The FCC's Enforcement Bureau says that it reviewed more than 150 consumer complaints against GPSPS that were filed with the FCC, the Federal Trade Commission (FTC), the Public Utility Commission of Texas, and the Better Business Bureau (BBB). Consumers complained that GPSPS switched their long distance service provider without their authorization even though they had never heard of or spoken to the company before discovering GPSPS's charges on their telephone bills.

In many cases, the FCC says that GPSPS refused to refund all the unauthorized fees it allegedly charged consumers. Instead, the company apparently misrepresented to consumers that they or someone in their household had authorized GPSPS's service, and that GPSPS possessed an audio recording evidencing the authorization.

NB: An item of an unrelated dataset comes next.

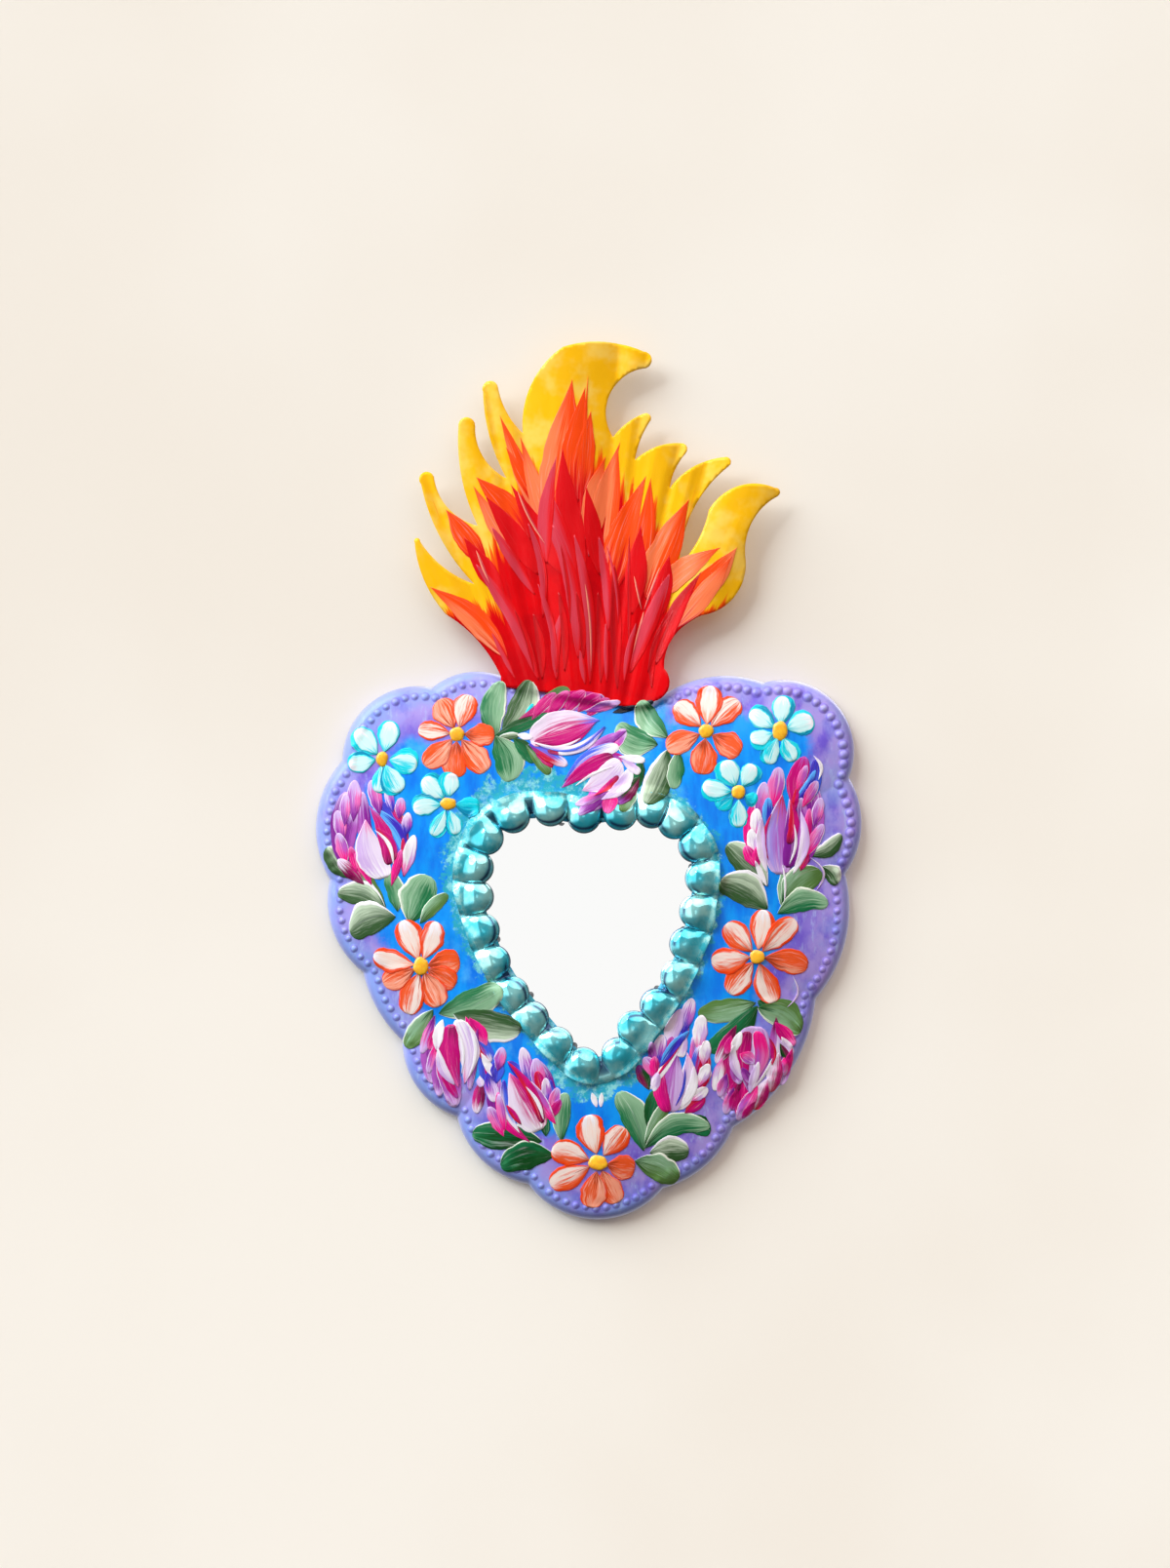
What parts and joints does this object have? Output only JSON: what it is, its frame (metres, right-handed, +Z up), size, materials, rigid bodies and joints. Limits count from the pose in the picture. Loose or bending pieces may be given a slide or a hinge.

The FCC says that the audio "verification" recordings GPSPS mentioned to consumers were fake. Although GPSPS submitted these fabricated recordings to the Commission and state regulatory authorities as "proof" that the consumers authorized its service, consumers who listened to the recordings informed the Enforcement Bureau that the recordings were fabricated and adamantly denied that the voices on the recordings were their own.

The FCC charged GPSPS with willfully and repeatedly placing unauthorized charges on consumers' local telephone bills, switching consumers' preferred long distance carrier without verified authorization, and submitting fabricated audio "verification" recordings in an effort to mislead the Commission, all in apparent violation of the Communications Act and Commission rules.

With today's action, the Commission has now taken nearly 30 enforcement actions for cramming or slamming in the past five years. These actions have announced more than $90 million in penalties, and are slated to return more than $200 million to consumers.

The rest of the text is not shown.